Return a deep copy of the Query instance without parent references.

classmethod create(value: str, *, operator: bool = True, search_field: SearchField | None = None, children: List[str | Query] | None = None, position: Tuple[int, int] | None = None, platform: str = 'generic', distance: int = 0) Query

Factory method for query creation.

evaluate(records_dict: dict) dict

Evaluate the query against records using colrev_status labels.

  • rev_included: relevant

  • rev_excluded / rev_prescreen_excluded: irrelevant

  • others: ignored

get_nr_leaves() int

Returns the number of leaves in the query tree

get_parent() Query | None

Return the parent Query node, or None if this node is the root.

get_root() Query

Return the root of the query tree by climbing up parent pointers.

is_term() bool

Check whether the SearchQuery is a term.

property operator: bool

Operator property.

property platform: str

Platform property.

replace(new_query) None
property search_field: SearchField | None

Search field property.

selects(*, record_dict: dict) bool

Indicates whether the query selects a given record.

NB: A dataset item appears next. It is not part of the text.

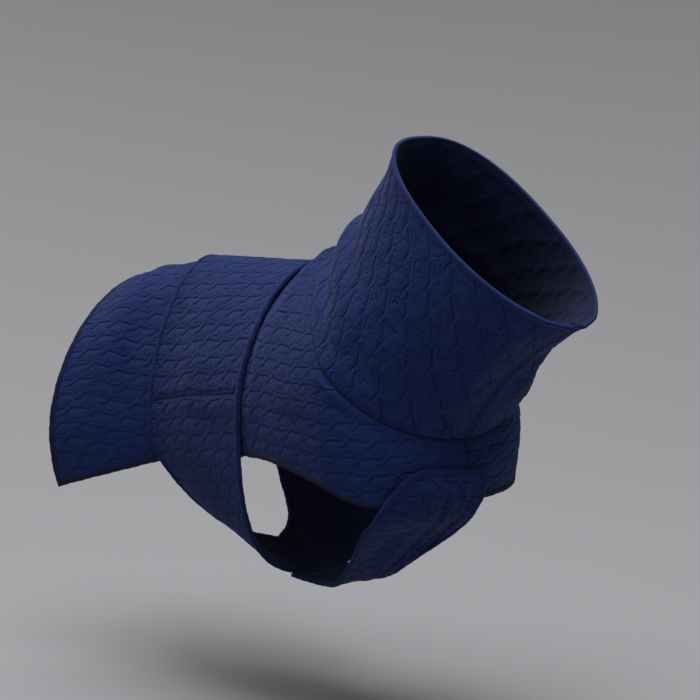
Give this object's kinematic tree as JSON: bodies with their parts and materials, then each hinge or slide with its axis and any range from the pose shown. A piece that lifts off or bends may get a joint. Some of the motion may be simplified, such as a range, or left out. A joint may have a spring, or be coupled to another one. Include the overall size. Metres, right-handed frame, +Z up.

selects_record(record_dict: dict) bool

Abstract method to be implemented by subclasses to select records.

set_platform_unchecked(platform: str, silent: bool = False) None

Set the platform for this query node without validation. This is an optional utility for parsers.

to_generic_string() str

Prints the query in generic syntax

to_string() str

Prints the query as a string

to_structured_string() str

Prints the query in generic syntax

translate(target_syntax: str) Query

Translate the query to the target syntax using the provided translator.

property value: str

Value property.

class search_query.SearchFile(search_string: str, platform: str, authors: list[dict] | None = None, record_info: dict | None = None, date: dict | None = None, filepath: str | Path | None = None, **kwargs: dict)

Bases: object

SearchFile class.

save(filepath: str | Path | None = None) None

Save the search file to a JSON file.

to_dict() dict

Convert the search file to a dictionary.

search_query.load_search_file(filepath: str | Path) SearchFile

Load a search file from a JSON file.